Posted by Gary Pauley on

Spiritual warfare. 

Few topics have spawned as many whacky and speculative ideas as this one. Naturally the idea draws interest and fuels the Stan Lee imagination in us all. But when I read the books and articles I am left wondering how much is real, and how much is just imagination. 

It is certainly not that Scripture does not indicate something that could be described by the phrase “spiritual warfare.” A survey would take a host of blogs to do the topic justice. Battle begins with the serpent in Genesis (3:15) and continues in living color throughout John’s apocalypse. In the Old Testament God is presented as a warrior King and he occasionally opens heaven to reveal the power of his spiritual host. There can be no doubt that the Bible is cast in a context of true spiritual warfare. 

But outside of those descriptions and biblical narratives flies a great deal of speculation. There is speculation about where demons lurk, how they impact believers individually, and what it means to “resist the devil.” I have read authors who write about how do detect demons, how demons behave, and what kinds of demons there are. There are books that contain special prayers to be offered to the demons themselves crafted to “bind” and restrain them. 

These books may be interesting, they are certainly dramatic—but they often make claims that go far beyond anything Scripture says. 

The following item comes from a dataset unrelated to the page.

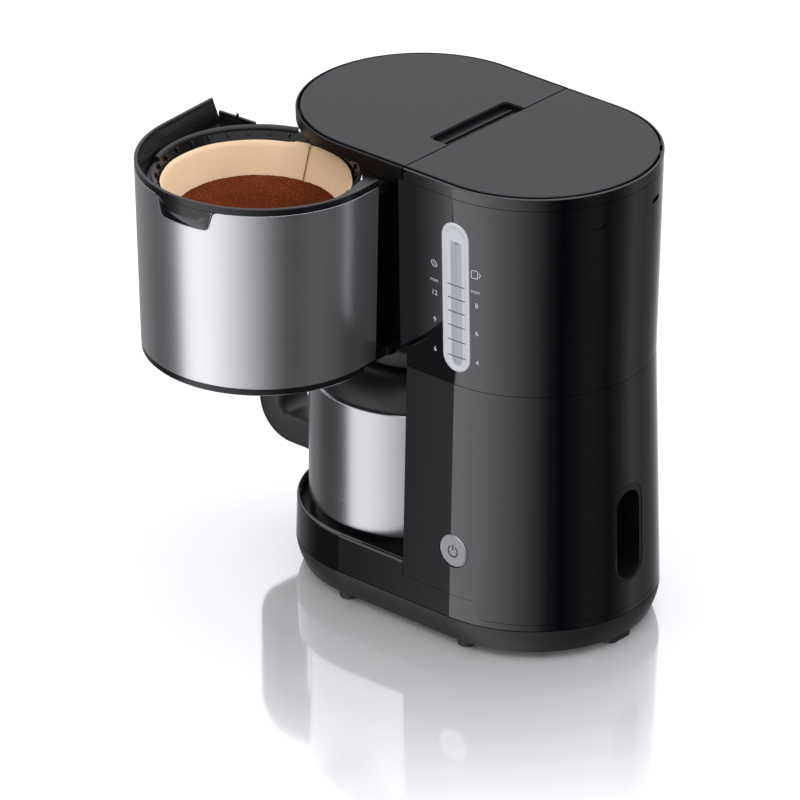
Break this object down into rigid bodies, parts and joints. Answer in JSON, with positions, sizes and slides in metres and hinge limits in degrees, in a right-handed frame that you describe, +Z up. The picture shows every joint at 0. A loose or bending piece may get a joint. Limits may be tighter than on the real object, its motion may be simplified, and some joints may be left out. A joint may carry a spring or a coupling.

Starting December 5th we will find ourselves in the section of Ephesians where Paul addresses the issue of spiritual warfare. Paul does not tell where to find demons, give any of their names, or give any of their spiritual power secrets. But he does describe how the believer is prepared to walk defensively—fully equipped in case of demonic assault. He does not picture the believer doing battle, but being prepared for enemy attack. 

As we walk through this passage (Eph. 6:10-20), we will not engage in the marketable speculation about demons and spiritual warfare. But we will let Paul speak for himself—and to us—as we consider what it means to be prepared and “take our stand” (6:13) spiritually as believers.